Il suo successore, l'inquisitore Caraffa, Paolo IV, minacciava di mostrarsi ancor più severo. Egli metteva paura alle persone della sua Corte, e diceva: Uxorem non habentes sæpe verberant - «i celibatarii percuotono volontieri». E percosse molto, anche de' cardinali, e strappò la barba all'ambasciatore di Ragusa. Le prime parole dette da Paolo IV, appena nominato, furono: «Io non devo la mia tiara a nessuno». E quando gli fu domandato come voleva esser trattato: «Da gran principe», egli rispose. Paolo mangiava molto - -venticinque piatti -, e beveva forte: rimaneva a tavola tre ore. Egli era accuratissimo, siccome d'alto lignaggio. L'Inquisizione fu la sua più grande occupazione. Odiava profondamente gli Spagnuoli e l'imperatore, «Io sono Italiano! - diceva egli con più verità che Giulio II - ed in Italia non v'ha che una tiara ed un berretto: Roma e Venezia». Ei li odiava talmente cotesti Spagnuoli, che si collegò coi protestanti di Germania, e chiamò in Italia Solimano per discacciarne i marrani.
Questo papa fece paura allo stesso duca d'Alba. Ma Paolo IV era stato terrificato da Filippo II.... Quando egli fu eletto, andò scritto il seguente feroce epigramma:
Sixtum lenones, Julium rexere cinædi,
Imperium vani scurra Leonis habet.
Clementem furiæ vexant et avara cupido;
Quæ spes est regni, Paule, futura tibi?
(I lenoni governarono Sisto, i cinedi Giulio; i buffoni guidarono il leggero Leone; le furie, l'avarizia, la cupidigia possedettero Clemente. Quale specie di regno ci riservi tu, o Paolo?)

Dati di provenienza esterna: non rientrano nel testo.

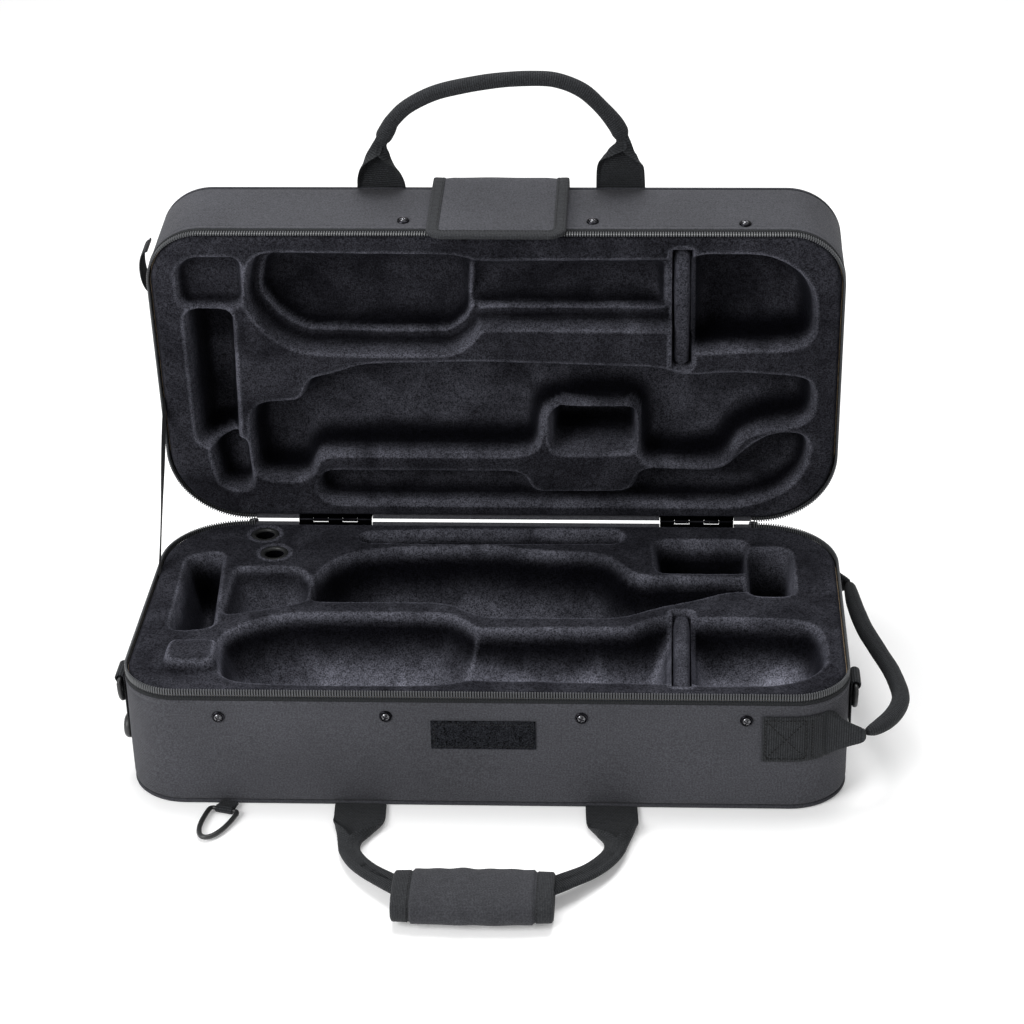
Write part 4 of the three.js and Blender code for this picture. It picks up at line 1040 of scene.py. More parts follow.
@dataclass(frozen=True)
class Covering:
    """A half's nylon: the band round its walls, its outer panel and the welt in the seam between them."""

    half: Half
    panel: str
    seed: int = 3
    pillow: float = 0.0
    foot: float = 3.75
    thickness: float = 1.7
    zip_room: float = 9.7
    rear_room: float = 0.6
    hinge_room: float = 5.3
    turned_in: Rows = ((1.25, 0.0), (0.6, 0.7), (0.2, 2.2), (0.0, 5.0))
    hem: Rows = (
        (0.0, -3.0), (0.22, -2.3), (0.24, -1.9), (-0.1, -1.4), (-0.3, -0.6), (-0.42, 0.6), (-0.4, 1.7),
        (-0.22, 2.2), (-0.05, 2.0), (0.0, 0.1), (0.8, -0.1), (1.5, -0.9), (1.7, -2.5),
    )
    welt_radius: float = 1.7
    pillow_shares: tuple[float, ...] = (
        1.0, 0.994, 0.985, 0.97, 0.94, 0.9, 0.84, 0.76, 0.66, 0.55, 0.43, 0.3, 0.16, 0.0
    )

    def wall(self) -> None:
        """The band: up the outside, over a pressed seam to a hem over the zip's tape, and down inside."""
        rim, top_level = Rim(self.half), self.half.height
        rear = rim.on_rear()
        top = np.where(rear, top_level - self.rear_room, top_level - self.zip_room)
        top[rim.at_hinge()] = top_level - self.hinge_room
        low, high, rise = np.array(self.turned_in), np.array(self.hem), np.linspace(0, 1, 16)[1:-1]
        face, hem = slice(len(low), len(low) + len(rise)), slice(-len(high) - 2, -2)
        inset, height = np.zeros((2, len(top), len(low) + len(rise) + len(high) + 2))
        inset[:, : len(low)], height[:, : len(low)] = low[:, 0], self.foot + low[:, 1]
        start, end = self.foot + low[-1, 1], top + high[0, 1]
        height[:, face] = start + (end - start)[:, None] * rise
        lap = np.where(rear, 0.25, 1.0)[:, None]
        inset[:, hem] = high[:, 0]
        height[:, hem] = top[:, None] + high[:, 1] * np.where(high[:, 1] > 0, lap, 1.0)
        inset[:, -2:], height[:, -2:] = (self.thickness, low[0, 0]), (self.foot + 0.4, self.foot)
        unevenness = soft_noise(inset.shape, (26, 1.6), self.seed)
        unevenness[-1] = unevenness[0]
        inset[:, face] -= 0.32 * unevenness[:, face] * np.sin(np.linspace(0, math.pi, len(rise) + 2))[1:-1]
        self.half.piece("nylon_wall", [rim.swept(inset, height)], [NYLON], "side_cover", 50)

    def outer_panel(self) -> None:
        """The panel: the outline shrunk ring by ring to its middle, with a soft pillow, and flat inside."""
        places, normals, _ = Rim(self.half).stations()
        middle = np.array([0.0, self.half.depth / 2])
        share = np.array(self.pillow_shares)
        flat = middle + (places - normals * self.foot - middle) * share[:, None, None]
        rise = np.interp(share, [0, 0.9, 0.97, 0.985, 0.994, 1.0], [0, 0, 0.05, 0.25, 0.8, 1.9])
        x, s = flat[..., 0], flat[..., 1]
        soft = np.sin(x / 47 + 1.3) * np.sin(s / 39 + 0.4) + np.sin(x / 23 - s / 31)
        swell = self.pillow * (1 - share**2.5)[:, None]
        bulge = swell + 0.88 * self.pillow * soft * ((1 - share) * share)[:, None]
        outer = stacked(x, s, rise[:, None] - bulge)
        inner = stacked(x, s, self.foot - 0.4)[::-1]
        points = np.concatenate([outer[::-1], inner[::-1]])
        surface = self.half.placed(grid(points, points[..., :2] * METRE))
        self.half.piece("nylon_panel", [surface], [NYLON], self.panel)

    def build(self) -> None:
        """The band, the panel and the welt, which is a cloth-covered cord carried round the seam."""
        self.wall()
        self.outer_panel()
        angle, cord = around(12), self.welt_radius - 0.02
        inset, height = self.welt_radius + cord * np.cos(angle), self.welt_radius + cord * np.sin(angle)
        self.half.piece("welt", [Rim(self.half).swept(inset, height)], [CORD], "piping")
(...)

Alla sua morte, mentre i Romani ne spezzavano la statua, un poeta componeva un epitaffio sanguinoso, che terminava con questi versi:
Hostibus infensis supplex, infidus amicus:
«Egli fa papa» - ciò dice tutto25.
Paolo non si curò punto del Concilio.
Per lui, i Padri non erano che semplici consiglieri del pontefice, al quale appartiene ogni autorità e dinanzi al quale tutto si piega.